Identify COE scenarios that have no corresponding requirement. Walk through each employment scenario in the COE and ask: what does this scenario require the system to do that is not currently captured in the requirements set? The gaps are where operational test surprises live.

Tag existing requirements by their source. Distinguish requirements that trace to COE employment scenarios from requirements that trace to platform performance analysis, interface control documents, or design decisions. This tagging immediately reveals which requirements have operational grounding and which are potentially floating.

Build the scenario-to-verification link. For each COE-derived requirement, identify the verification criterion. If the criterion is a bench test that does not exercise the operational scenario context, flag it for review by the test team.

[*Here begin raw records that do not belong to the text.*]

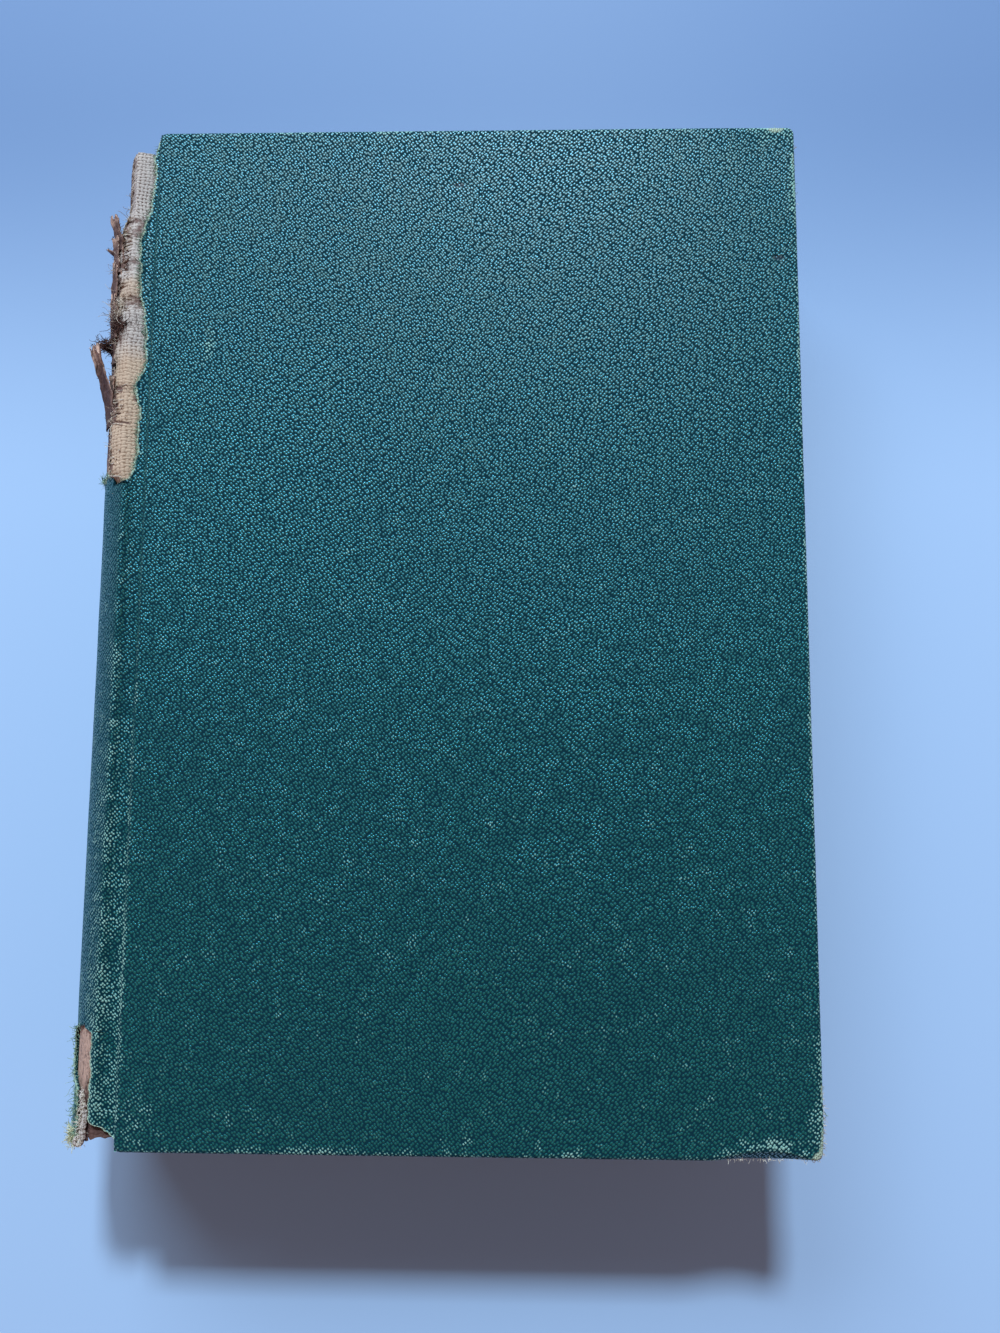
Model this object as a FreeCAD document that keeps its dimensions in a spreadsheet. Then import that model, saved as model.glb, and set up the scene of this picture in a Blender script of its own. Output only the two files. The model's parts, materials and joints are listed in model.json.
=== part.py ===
# A worn hardback book lying closed on its back cover, spine to -X, head to +Y, front cover up.
# All pieces are drawn in the case's own measure: X from the outermost line of the spine towards the
# fore-edge, Y from the tail to the head, Z from the table up. Each piece is then placed so that the
# row's origin is the middle of the case's footprint. Millimetres.
import FreeCAD, Part
import os
import Sketcher
from math import atan2, sqrt

V = FreeCAD.Vector
doc = FreeCAD.newDocument("hardback_book")

# Driving sizes
SIZES = {
    # boards, and the cloth that wraps them
    "board_width": 143.0,
    "board_height": 221.5,
    "board_thick": 2.5,
    "board_corner": 2.3,
    "cloth_thick": 0.5,
    "cloth_bevel": 0.7,
    "hinge_corner": 1.5,
    "turn_in": 15.0,
    # pasted and free endpapers
    "paste_thick": 0.15,
    "paste_border": 4.0,
    "flyleaf_thick": 0.15,
    "closing_gap": 0.2,
    # sewn text block
    "block_thick": 30.0,
    "square": 3.0,
    "shoulder_setback": 5.3,
    "shoulder_rise": 1.2,
    "shoulder_run": 3.8,
    "block_rounding": 5.7,
    "fore_hollow": 4.0,
    # linings glued on the block's spine
    "mull_thick": 0.3,
    "lining_thick": 0.3,
    "lining_width": 28.3,
    "lining_end": 1.5,
    # hollow spine of the case
    "hollow_gap": 2.0,
    "strip_thick": 0.6,
    "strip_margin": 2.4,
    "strip_end": 1.2,
    # hinge line of each cover: spinewards of the board, and below the cover's face
    "hinge_setback": 5.02,
    "hinge_drop": 1.45,
    "hinge_slit": 0.7,
    # groove of each joint
    "groove_radius": 1.3,
    # the curled tongue torn from the spine strip
    "tongue_foot": 38.0,
    "tongue_reach": 5.0,
    "tongue_radius": 3.4,
    "tongue_low": 160.0,
    "tongue_width": 12.0,
    # bumped tail corner at the fore-edge
    "worn_corner_width": 2.6,
    "worn_corner_height": 5.4,
    "worn_corner_bite": 0.9,
    # reach of each tear
    "cloth_tear": 81.5,
    "joint_tear": 4.6,
    "strip_tear": 25.5,
    "lining_tear": 62.0,
    "mull_fray": 6.0,
    "tail_tear": 5.4,
    "tail_split": 24.6,
}

sheet = doc.addObject("Spreadsheet::Sheet", "Sizes")
for row, (alias, number) in enumerate(SIZES.items(), start=1):
    sheet.set(f"A{row}", alias)
    sheet.set(f"B{row}", str(number))
    sheet.setAlias(f"B{row}", alias)
doc.recompute()


def size(alias):
    return f"Sizes.{alias}"


def value(expression):
    return float(sheet.evalExpression(expression))


# Places worked out from the sizes, as expressions
cloth = size("cloth_thick")
cover_width = f"({size('board_width')} + 2 * {cloth})"
cover_height = f"({size('board_height')} + 2 * {cloth})"
hinge_face = (
    f"({cloth} + {size('strip_thick')} + {size('hollow_gap')} + {size('lining_thick')}"
    f" + {size('mull_thick')} + {size('block_rounding')} + {size('shoulder_setback')})"
)
fore_edge = f"({hinge_face} + {cover_width})"

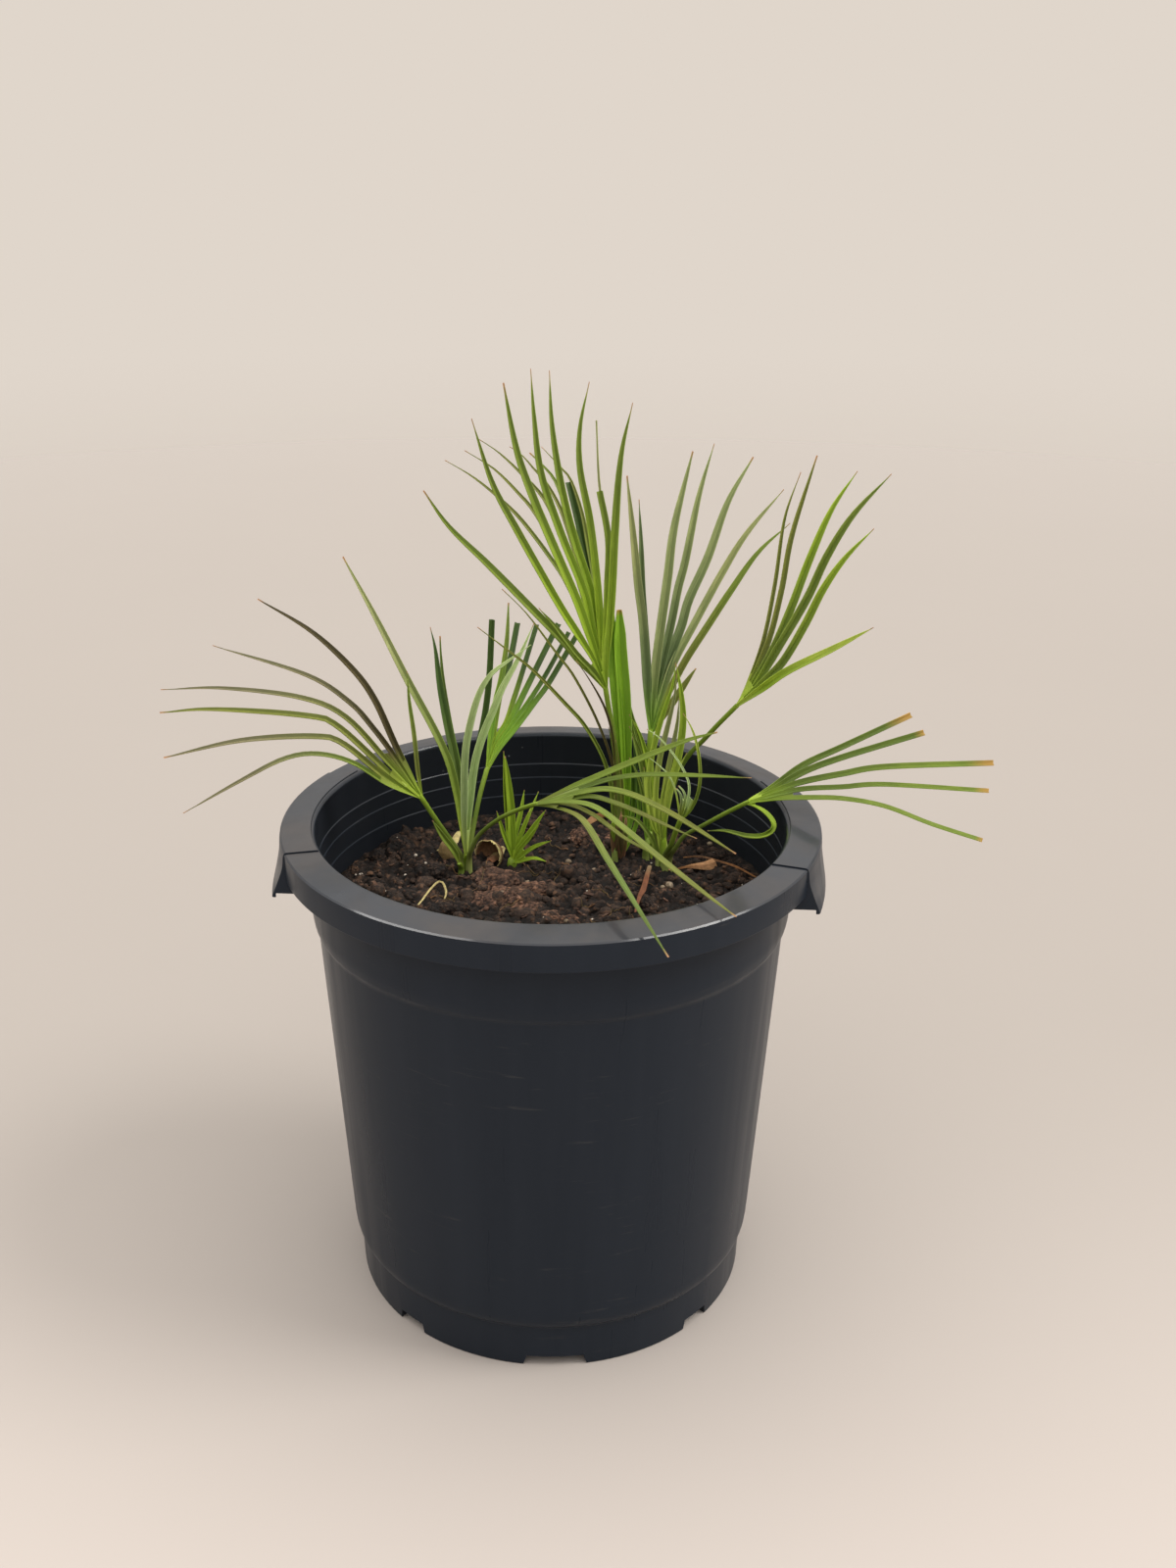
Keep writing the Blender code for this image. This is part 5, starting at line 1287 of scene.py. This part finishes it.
# %% [markdown]
# ### Spear
# The newest leaf is still shut: its pleats lie on each other and end in one blunt dry point. Every
# pleat could be its own blade, but they would cut into each other. A broad folded blade with a
# narrower one half behind it reads as the pleats.

# %% Spear
SPEAR_FOOT = (CLUMP_C, 2.2, 2.4)
SPEAR_POINTS = [(637, 850, 68), (639, 812, 70), (638, 775, 71), (637, 740, 72), (635, 705, 73),
                (632, 665, 74), (631, 622, 75)]
SPEAR_WIDTHS = (3.2, 3.2, 3.4, 4.0, 5.0, 6.2, 7.2, 7.9, 8.2, 8.2, 7.9, 7.0, 3.0)
SPEAR_PLEATS = [(-0.4, 0.8, -3.4, 0.6), (0.1, 1.0, 0.4, 0.0)]
SPEAR_STATIONS = 44
SPEAR_THICK = 0.6


def along_list(values, share):
    place = share * (len(values) - 1)
    low = min(int(place), len(values) - 2)
    return values[low] + (values[low + 1] - values[low]) * (place - low)


def grow_spear():
    bm = bmesh.new()
    foot = foot_on_soil(SPEAR_FOOT)
    root = foot - Vector((0.0, 0.0, FOOT_SUNK))
    rise = [seen_at(*point) for point in SPEAR_POINTS]
    for turn, share, shift, behind in SPEAR_PLEATS:
        moved = [point + Vector((shift * min(1.0, index / 4.0), behind, 0.0))
                 for index, point in enumerate(rise)]
        line = stations([root, foot] + moved, SPEAR_STATIONS)
        facing = Matrix.Rotation(turn, 3, "Z") @ Vector(RISING)
        grow_blade(bm, line, 0.0, facing, ("sheath", "bud", "bud"), 0.02, cut=True, fold=0.3,
                   widths=lambda place: share * along_list(SPEAR_WIDTHS, place), seed=30.0)
    thicken(bm, SPEAR_THICK)
    piece_of("spear_middle_leaf", bm, LEAF_MATERIALS["leaf_bright"], "leaf_bright", ["spear_middle"])


grow_spear()

# %% [markdown]
# ## Soil
# Potting mix is crumbled bark and peat. Its body could be the CAD surface with a bumpy material, but
# crumbs this large have outlines and shadows of their own. So it starts as a fine grid trimmed to
# the pot, laid on the CAD soil's mounds by rays from above and roughened by layered noise. Loose
# lumps, clods, bark chips, white perlite and fine roots then lie on it. The noise module gets a
# seed, because its noise vectors would otherwise follow the clock and move the crumbs each run.

# %% Soil body
SOIL_RADIUS = 128.6
SOIL_CELLS = 236
SOIL_FLOOR = 3.2
SOIL_LOWEST = SOIL_TOP - 1.0
SOIL_WALL_GAP = 2.2
SOIL_CREASE = 60.0
RAY_START = 0.4
DOWN = Vector((0.0, 0.0, -1.0))
NOISE_SEED = 7
noise.seed_set(NOISE_SEED)


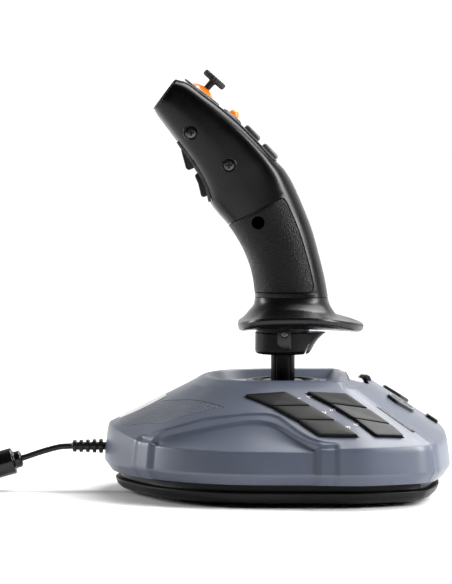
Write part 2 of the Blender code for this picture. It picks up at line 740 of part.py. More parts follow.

These steps are not tool-dependent—they can be done in any requirements management environment. But they scale much better in a graph-based model than in a document stack, because the queries (which requirements trace to this scenario? which scenarios have no verification criterion?) are graph traversals rather than manual cross-referencing.

Why This Matters Beyond Compliance

The COE is not a compliance artifact. It is a structured articulation of how real operators intend to use a system in real conditions against real threats. Programs that treat COE analysis as a document-management obligation—producing the links to satisfy a review—consistently deliver systems that pass specification tests and struggle in operational testing.

Programs that treat COE analysis as genuine engineering input—using it to identify mission-specific requirements, trace those requirements through the design hierarchy, and anchor verification criteria to operational scenarios—deliver systems that operators recognize as fit for purpose. The documentation discipline is not the point. The operational fidelity it enforces is.